Return all lines with the word "picture" in them.

Extracted records:
------------------------------------
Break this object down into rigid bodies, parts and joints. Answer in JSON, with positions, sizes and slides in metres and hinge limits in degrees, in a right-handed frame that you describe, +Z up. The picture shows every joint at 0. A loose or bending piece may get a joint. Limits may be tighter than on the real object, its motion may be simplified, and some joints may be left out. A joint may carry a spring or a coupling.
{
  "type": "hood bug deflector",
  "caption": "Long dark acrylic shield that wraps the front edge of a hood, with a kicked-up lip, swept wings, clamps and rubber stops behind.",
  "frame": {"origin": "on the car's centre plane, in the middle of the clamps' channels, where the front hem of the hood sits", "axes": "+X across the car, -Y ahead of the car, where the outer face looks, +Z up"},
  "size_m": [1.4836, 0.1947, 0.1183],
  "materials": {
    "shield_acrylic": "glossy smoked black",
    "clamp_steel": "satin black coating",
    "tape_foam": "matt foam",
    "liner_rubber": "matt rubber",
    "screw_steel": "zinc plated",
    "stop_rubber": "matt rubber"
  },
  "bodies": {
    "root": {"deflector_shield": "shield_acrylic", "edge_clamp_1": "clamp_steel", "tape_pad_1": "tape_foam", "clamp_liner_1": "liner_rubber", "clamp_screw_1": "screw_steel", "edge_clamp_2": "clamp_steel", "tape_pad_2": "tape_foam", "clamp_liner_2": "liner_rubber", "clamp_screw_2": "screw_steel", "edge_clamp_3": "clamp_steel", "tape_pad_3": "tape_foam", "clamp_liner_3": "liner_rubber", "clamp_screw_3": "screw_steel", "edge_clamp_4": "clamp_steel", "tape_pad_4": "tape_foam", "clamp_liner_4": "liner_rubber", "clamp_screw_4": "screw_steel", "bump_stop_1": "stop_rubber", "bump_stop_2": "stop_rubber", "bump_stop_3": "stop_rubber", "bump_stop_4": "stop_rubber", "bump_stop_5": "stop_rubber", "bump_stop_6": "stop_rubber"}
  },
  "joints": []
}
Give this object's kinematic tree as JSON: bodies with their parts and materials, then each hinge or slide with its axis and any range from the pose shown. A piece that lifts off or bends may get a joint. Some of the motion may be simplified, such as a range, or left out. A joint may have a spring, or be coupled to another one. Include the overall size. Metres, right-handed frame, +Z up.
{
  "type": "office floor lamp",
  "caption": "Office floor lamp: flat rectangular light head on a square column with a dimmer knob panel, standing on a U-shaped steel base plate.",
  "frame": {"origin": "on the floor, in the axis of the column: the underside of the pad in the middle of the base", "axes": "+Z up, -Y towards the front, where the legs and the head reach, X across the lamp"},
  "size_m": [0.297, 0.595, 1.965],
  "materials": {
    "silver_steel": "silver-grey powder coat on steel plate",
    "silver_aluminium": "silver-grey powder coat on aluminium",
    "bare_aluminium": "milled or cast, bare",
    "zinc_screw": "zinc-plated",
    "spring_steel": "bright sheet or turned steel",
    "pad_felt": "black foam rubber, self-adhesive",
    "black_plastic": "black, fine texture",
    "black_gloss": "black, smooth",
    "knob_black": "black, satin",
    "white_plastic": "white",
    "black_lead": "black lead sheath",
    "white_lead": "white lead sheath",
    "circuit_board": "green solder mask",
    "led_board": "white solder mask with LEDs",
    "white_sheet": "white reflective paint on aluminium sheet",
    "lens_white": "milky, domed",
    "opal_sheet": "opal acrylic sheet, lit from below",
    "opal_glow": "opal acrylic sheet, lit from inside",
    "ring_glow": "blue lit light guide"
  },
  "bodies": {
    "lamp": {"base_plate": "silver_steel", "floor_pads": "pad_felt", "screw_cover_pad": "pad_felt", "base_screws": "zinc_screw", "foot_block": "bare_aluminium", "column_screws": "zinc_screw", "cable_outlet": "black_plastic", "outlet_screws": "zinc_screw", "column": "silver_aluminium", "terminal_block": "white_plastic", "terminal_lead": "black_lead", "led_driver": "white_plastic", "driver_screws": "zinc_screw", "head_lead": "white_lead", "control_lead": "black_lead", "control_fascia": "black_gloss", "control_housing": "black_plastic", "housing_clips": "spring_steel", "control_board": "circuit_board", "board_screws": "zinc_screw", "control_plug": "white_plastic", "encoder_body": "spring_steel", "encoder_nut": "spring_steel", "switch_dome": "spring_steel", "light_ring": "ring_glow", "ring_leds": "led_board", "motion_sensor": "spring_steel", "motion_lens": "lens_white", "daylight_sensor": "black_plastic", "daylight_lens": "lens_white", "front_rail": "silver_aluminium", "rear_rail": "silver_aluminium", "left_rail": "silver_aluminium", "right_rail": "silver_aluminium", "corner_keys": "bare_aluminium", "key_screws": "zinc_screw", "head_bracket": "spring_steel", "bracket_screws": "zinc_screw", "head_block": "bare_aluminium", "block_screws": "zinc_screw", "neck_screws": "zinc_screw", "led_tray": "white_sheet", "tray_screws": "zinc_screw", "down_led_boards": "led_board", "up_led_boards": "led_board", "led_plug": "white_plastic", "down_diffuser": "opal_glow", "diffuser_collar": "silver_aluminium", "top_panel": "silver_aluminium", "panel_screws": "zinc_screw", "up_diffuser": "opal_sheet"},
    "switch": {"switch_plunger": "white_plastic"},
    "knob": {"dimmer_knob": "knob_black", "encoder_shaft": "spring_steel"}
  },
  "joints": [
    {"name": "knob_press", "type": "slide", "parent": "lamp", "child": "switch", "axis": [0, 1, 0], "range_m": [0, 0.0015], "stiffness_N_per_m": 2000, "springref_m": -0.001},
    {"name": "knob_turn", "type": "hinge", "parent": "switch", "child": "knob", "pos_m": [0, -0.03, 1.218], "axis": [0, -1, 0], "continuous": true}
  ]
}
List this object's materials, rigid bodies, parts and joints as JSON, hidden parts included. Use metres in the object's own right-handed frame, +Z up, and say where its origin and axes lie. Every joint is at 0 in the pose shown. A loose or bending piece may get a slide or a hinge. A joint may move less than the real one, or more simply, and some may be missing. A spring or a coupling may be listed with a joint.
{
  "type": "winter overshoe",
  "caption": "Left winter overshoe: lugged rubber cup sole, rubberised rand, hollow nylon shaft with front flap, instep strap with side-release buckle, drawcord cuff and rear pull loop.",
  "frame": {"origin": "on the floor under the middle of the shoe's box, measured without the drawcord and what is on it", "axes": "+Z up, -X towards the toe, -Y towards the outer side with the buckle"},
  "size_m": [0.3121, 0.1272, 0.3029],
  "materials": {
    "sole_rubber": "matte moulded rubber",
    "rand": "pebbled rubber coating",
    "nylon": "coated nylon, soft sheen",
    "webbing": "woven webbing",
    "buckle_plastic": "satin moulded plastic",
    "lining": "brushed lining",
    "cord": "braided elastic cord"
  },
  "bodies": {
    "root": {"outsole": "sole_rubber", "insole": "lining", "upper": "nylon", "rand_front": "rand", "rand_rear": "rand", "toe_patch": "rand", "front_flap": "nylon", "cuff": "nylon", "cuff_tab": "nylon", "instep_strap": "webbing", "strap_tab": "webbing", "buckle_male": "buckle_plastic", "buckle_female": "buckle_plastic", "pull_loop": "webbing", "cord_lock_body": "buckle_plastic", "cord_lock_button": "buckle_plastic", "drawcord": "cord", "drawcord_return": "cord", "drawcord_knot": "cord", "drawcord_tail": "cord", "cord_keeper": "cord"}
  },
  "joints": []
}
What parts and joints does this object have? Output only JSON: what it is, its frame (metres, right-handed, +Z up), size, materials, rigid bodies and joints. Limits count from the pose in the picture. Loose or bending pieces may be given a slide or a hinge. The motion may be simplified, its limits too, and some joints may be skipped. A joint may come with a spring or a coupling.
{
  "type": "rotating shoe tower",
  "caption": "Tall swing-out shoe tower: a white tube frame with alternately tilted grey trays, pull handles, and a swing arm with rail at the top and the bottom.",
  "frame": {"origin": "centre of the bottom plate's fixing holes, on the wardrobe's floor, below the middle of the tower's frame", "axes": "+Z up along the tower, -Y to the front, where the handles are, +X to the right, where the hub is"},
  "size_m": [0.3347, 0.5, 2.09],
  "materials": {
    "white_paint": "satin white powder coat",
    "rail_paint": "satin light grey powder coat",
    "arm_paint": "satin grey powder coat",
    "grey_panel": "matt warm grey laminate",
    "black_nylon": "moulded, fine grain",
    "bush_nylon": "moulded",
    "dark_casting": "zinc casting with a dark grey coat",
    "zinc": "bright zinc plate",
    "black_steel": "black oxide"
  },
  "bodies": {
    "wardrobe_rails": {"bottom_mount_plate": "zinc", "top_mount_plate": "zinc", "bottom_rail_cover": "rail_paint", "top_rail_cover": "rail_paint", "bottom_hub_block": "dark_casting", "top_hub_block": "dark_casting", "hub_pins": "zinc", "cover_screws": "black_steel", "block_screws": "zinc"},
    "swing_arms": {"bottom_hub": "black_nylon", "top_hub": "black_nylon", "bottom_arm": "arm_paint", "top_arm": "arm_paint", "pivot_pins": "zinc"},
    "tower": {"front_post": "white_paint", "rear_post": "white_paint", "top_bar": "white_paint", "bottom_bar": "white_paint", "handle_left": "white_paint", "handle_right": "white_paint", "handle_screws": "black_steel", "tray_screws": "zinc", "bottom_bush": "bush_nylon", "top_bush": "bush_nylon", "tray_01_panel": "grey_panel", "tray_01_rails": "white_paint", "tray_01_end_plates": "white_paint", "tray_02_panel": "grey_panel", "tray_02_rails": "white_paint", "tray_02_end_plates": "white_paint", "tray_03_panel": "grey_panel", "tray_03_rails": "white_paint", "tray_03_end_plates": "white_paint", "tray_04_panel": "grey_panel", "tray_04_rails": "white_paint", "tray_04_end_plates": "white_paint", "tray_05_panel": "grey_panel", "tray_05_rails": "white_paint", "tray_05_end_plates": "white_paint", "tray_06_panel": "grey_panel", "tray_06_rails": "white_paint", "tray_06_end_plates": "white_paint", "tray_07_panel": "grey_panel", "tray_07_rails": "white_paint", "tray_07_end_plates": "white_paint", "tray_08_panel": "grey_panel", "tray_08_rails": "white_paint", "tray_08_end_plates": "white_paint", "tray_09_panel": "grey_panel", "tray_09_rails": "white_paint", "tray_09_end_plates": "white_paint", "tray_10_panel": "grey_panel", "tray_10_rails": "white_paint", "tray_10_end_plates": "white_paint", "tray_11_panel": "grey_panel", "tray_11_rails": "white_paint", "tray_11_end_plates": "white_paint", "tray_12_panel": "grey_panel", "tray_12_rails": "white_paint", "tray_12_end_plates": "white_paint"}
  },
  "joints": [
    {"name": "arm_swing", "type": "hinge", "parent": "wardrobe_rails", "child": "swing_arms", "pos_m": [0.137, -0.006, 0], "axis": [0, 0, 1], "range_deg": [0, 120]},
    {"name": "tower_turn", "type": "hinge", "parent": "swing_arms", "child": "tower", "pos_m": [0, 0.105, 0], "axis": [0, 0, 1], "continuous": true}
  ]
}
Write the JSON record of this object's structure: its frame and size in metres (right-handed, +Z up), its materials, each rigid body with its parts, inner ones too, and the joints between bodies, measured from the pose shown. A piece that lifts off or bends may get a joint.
------------------------------------
Final answer:
Break this object down into rigid bodies, parts and joints. Answer in JSON, with positions, sizes and slides in metres and hinge limits in degrees, in a right-handed frame that you describe, +Z up. The picture shows every joint at 0. A loose or bending piece may get a joint. Limits may be tighter than on the real object, its motion may be simplified, and some joints may be left out. A joint may carry a spring or a coupling.
What parts and joints does this object have? Output only JSON: what it is, its frame (metres, right-handed, +Z up), size, materials, rigid bodies and joints. Limits count from the pose in the picture. Loose or bending pieces may be given a slide or a hinge. The motion may be simplified, its limits too, and some joints may be skipped. A joint may come with a spring or a coupling.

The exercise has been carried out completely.